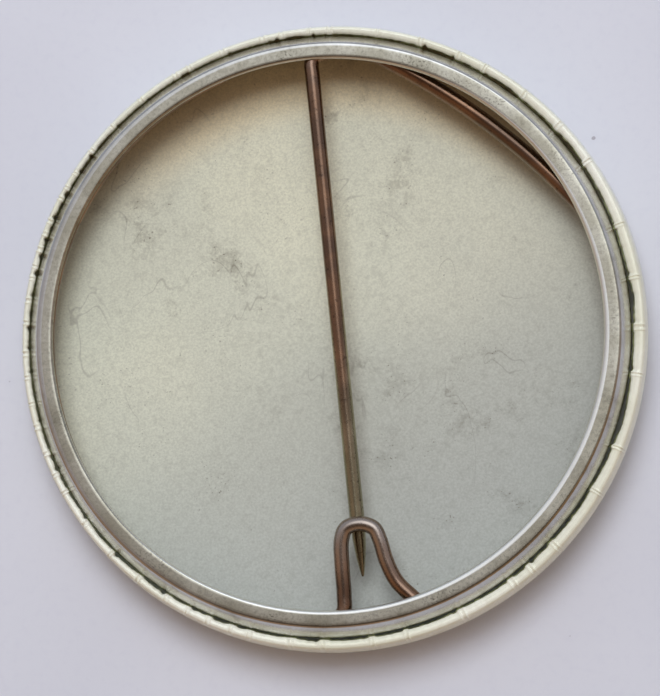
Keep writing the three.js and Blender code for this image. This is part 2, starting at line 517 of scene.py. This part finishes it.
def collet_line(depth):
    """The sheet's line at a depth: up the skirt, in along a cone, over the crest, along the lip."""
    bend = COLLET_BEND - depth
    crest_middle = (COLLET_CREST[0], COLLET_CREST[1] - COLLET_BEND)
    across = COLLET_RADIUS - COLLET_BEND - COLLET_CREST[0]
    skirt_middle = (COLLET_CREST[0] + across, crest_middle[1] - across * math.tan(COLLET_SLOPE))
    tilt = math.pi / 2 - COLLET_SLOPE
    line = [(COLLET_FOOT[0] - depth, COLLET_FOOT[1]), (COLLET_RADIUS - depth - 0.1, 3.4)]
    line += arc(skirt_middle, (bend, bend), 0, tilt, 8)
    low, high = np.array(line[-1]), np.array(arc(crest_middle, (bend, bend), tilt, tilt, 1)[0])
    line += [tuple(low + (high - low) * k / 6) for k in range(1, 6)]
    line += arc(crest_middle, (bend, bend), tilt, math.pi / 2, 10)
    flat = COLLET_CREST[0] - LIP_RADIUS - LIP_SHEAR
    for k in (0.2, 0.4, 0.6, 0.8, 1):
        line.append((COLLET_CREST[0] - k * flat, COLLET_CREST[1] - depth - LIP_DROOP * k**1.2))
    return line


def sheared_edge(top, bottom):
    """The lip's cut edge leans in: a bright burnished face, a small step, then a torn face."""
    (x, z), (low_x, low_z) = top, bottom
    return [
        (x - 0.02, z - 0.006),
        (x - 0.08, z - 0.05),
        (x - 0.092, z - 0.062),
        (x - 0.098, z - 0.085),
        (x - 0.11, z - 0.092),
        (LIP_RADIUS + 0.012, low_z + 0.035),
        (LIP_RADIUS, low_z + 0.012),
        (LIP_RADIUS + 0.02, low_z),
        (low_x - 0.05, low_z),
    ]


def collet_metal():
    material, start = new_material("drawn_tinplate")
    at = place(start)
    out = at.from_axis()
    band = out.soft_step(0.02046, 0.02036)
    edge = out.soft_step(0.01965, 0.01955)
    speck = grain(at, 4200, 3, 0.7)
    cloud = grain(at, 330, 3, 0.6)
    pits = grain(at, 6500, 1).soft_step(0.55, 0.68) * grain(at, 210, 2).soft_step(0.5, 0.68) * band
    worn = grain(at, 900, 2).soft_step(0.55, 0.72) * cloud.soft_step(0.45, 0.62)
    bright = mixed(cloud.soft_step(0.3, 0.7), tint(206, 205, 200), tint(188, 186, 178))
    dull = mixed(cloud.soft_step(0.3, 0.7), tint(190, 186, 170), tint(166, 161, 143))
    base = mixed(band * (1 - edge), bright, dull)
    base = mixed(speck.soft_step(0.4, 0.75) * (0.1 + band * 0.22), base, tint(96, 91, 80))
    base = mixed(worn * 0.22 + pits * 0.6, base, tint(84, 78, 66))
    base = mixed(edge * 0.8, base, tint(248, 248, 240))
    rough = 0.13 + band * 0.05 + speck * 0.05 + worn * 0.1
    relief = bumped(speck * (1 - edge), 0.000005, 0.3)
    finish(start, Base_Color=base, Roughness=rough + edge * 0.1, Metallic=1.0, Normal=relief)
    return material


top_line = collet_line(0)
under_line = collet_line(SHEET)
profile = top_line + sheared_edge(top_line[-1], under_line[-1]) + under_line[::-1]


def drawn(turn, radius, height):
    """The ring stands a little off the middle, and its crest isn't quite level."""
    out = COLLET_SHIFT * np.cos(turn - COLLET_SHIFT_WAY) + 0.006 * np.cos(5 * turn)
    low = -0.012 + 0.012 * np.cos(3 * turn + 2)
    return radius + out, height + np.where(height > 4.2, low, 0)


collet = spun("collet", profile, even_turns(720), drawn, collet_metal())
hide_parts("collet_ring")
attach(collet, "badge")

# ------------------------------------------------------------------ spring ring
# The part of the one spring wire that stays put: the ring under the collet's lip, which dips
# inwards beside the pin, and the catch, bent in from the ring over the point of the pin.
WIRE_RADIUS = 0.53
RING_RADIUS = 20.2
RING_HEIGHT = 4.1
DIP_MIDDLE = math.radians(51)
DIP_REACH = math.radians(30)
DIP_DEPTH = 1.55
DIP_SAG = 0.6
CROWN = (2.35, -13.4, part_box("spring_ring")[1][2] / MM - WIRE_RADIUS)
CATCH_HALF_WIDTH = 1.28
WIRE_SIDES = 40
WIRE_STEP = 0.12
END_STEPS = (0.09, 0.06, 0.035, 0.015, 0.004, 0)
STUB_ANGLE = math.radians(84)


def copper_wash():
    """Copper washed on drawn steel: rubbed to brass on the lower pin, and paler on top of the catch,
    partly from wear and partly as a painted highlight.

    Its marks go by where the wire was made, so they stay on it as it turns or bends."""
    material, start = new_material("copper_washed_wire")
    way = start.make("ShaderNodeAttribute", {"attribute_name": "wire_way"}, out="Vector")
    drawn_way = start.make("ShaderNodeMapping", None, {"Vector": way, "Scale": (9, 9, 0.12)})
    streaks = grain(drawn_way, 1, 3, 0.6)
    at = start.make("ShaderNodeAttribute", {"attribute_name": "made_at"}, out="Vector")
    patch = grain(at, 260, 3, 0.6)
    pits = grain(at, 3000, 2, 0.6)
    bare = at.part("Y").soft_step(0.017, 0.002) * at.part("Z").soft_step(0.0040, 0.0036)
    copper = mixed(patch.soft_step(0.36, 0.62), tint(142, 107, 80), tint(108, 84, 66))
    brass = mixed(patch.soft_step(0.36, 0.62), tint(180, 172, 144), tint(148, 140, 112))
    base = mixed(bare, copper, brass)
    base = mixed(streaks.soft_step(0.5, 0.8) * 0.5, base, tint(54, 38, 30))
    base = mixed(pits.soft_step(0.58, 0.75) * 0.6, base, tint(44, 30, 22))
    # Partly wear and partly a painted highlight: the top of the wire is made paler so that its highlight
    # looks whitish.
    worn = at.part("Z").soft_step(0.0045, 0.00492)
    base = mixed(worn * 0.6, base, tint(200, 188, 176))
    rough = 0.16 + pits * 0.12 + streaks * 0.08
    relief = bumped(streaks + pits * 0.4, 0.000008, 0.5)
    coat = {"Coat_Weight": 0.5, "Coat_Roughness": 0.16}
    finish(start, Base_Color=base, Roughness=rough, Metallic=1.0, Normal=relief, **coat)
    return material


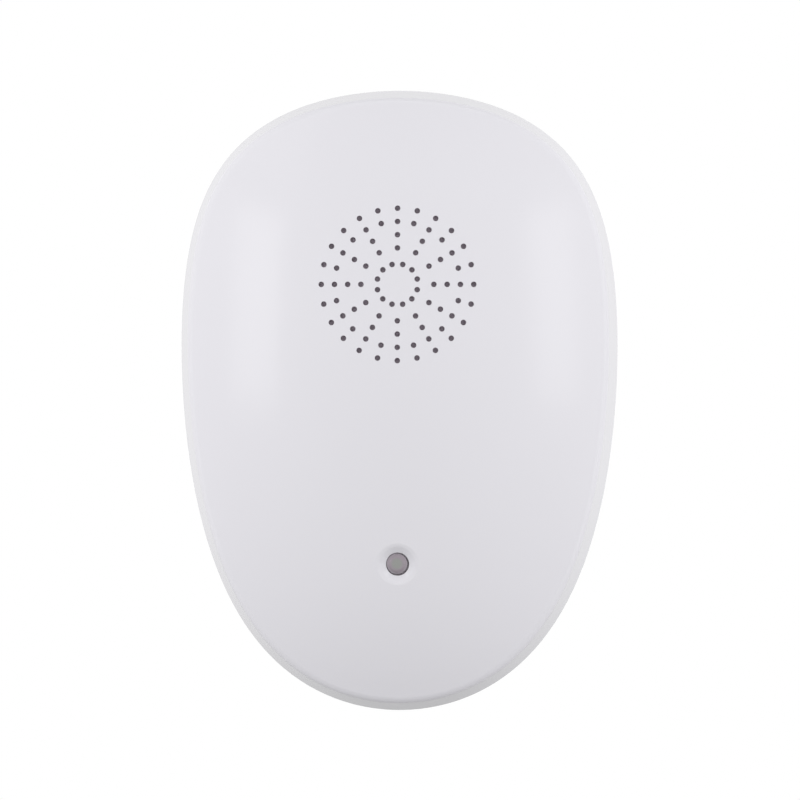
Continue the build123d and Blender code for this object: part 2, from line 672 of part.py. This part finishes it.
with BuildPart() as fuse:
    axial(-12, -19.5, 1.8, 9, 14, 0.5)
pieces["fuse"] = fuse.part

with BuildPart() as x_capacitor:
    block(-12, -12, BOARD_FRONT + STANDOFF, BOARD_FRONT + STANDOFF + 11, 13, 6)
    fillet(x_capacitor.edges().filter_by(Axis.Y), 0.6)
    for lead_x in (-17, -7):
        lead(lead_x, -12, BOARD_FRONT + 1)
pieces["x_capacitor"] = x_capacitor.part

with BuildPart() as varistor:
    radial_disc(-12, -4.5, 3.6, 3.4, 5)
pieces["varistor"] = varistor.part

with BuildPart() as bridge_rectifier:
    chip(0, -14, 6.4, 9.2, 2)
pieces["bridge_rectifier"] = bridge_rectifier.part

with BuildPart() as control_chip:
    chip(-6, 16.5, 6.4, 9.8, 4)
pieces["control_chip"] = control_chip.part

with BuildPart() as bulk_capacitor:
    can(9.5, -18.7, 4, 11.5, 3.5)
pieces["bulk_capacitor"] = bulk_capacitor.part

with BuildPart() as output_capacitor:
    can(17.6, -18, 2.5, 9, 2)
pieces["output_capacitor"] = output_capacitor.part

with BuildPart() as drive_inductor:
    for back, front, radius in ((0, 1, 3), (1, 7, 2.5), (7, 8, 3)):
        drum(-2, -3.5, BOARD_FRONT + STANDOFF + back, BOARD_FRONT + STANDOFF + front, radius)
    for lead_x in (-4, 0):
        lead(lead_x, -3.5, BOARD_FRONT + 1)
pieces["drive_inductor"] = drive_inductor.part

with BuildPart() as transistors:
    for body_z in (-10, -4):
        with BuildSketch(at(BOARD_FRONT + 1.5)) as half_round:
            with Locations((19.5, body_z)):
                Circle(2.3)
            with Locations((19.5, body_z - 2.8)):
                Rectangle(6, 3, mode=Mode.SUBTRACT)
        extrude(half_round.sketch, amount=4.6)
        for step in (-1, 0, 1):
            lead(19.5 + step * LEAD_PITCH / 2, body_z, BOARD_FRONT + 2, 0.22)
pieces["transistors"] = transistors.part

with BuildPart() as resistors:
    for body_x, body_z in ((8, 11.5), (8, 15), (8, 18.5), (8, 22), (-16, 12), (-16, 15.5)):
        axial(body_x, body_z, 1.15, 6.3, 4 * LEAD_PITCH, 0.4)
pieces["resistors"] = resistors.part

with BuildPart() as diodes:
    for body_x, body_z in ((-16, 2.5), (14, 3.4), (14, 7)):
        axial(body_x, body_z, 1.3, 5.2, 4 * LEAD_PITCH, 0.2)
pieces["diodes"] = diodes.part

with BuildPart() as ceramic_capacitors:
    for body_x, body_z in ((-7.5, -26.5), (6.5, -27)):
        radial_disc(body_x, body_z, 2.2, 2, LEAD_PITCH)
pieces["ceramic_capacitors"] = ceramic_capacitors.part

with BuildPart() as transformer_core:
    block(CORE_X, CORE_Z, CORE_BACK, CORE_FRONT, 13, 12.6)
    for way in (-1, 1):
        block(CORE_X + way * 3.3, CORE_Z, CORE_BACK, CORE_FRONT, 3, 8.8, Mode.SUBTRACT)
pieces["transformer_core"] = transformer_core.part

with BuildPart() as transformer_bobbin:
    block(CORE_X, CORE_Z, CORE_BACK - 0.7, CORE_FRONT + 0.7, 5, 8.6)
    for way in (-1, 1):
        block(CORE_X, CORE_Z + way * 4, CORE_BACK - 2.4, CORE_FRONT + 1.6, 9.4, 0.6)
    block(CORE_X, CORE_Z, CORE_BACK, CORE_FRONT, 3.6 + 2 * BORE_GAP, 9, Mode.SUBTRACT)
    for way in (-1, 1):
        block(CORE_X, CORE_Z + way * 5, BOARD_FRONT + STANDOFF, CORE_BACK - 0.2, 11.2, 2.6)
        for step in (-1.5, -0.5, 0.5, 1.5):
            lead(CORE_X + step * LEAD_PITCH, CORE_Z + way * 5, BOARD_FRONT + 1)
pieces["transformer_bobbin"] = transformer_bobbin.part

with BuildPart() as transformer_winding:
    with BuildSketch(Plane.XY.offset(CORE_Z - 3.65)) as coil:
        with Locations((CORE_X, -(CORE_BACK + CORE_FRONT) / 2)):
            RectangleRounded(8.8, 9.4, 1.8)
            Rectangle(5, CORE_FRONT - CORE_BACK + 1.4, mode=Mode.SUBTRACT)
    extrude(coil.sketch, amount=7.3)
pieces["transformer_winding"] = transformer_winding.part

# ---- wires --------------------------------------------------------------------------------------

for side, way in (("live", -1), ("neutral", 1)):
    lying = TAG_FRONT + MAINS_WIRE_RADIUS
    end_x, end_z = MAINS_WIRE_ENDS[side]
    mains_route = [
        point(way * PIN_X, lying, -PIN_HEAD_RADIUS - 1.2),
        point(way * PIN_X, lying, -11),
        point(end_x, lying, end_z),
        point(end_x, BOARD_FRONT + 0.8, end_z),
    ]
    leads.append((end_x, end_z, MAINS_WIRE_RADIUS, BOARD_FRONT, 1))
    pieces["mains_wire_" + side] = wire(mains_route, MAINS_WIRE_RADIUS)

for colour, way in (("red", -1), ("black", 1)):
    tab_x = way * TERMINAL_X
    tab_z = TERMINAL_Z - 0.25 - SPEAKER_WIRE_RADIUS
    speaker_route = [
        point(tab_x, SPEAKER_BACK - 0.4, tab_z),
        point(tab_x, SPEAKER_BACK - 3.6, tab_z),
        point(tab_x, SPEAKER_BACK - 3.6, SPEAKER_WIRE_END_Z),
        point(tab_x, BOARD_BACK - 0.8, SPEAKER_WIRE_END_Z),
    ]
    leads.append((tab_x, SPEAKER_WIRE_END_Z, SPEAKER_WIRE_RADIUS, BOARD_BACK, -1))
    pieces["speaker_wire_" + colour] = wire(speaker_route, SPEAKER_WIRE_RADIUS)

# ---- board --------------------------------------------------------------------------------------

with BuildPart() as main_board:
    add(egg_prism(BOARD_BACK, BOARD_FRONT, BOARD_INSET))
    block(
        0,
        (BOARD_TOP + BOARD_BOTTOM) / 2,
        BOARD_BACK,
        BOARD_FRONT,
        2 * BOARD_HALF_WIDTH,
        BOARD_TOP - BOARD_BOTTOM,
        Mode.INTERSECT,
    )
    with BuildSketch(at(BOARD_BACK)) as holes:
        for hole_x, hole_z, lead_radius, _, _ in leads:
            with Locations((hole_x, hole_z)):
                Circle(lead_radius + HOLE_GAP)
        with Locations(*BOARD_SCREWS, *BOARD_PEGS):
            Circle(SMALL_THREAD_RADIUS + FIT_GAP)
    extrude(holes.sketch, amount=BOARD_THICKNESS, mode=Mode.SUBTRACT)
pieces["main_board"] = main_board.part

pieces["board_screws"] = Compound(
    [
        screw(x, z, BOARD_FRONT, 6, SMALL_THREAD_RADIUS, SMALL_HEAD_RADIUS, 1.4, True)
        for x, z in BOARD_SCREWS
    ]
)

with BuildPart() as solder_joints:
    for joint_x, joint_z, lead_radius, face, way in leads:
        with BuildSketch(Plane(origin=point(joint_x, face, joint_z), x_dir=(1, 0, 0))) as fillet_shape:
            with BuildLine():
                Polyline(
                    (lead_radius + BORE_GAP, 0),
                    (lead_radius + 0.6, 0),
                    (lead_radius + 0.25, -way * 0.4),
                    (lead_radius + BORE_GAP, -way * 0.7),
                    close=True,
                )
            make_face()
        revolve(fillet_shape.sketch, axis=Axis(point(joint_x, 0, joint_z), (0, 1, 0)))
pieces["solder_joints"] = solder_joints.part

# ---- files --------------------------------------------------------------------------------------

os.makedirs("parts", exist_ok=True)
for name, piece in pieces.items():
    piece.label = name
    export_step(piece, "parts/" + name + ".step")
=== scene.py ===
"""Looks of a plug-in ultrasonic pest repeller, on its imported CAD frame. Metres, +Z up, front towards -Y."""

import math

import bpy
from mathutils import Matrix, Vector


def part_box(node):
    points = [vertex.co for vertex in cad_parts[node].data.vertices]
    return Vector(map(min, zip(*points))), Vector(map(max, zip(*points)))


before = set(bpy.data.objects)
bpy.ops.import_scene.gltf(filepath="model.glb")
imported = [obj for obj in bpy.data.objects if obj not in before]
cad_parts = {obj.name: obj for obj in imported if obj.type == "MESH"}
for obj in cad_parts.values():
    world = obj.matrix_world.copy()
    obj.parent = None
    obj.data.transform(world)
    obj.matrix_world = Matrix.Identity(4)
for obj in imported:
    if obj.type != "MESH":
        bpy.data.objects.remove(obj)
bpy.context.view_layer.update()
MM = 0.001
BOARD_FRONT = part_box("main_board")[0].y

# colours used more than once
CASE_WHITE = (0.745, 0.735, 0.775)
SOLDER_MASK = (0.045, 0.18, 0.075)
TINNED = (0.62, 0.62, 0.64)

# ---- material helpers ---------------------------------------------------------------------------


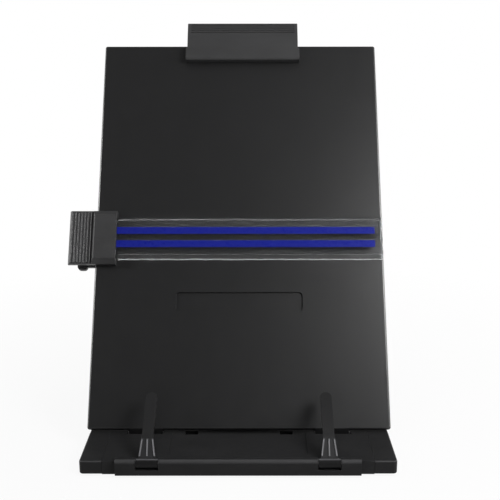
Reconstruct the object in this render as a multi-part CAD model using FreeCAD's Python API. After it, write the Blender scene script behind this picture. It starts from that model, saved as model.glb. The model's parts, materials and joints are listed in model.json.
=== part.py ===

** Task details **
Copy all lines of the material above where the string "points" occurs.

** Exercise output **
    points = [vertex.co for vertex in cad_parts[node].data.vertices]
    return Vector(map(min, zip(*points))), Vector(map(max, zip(*points)))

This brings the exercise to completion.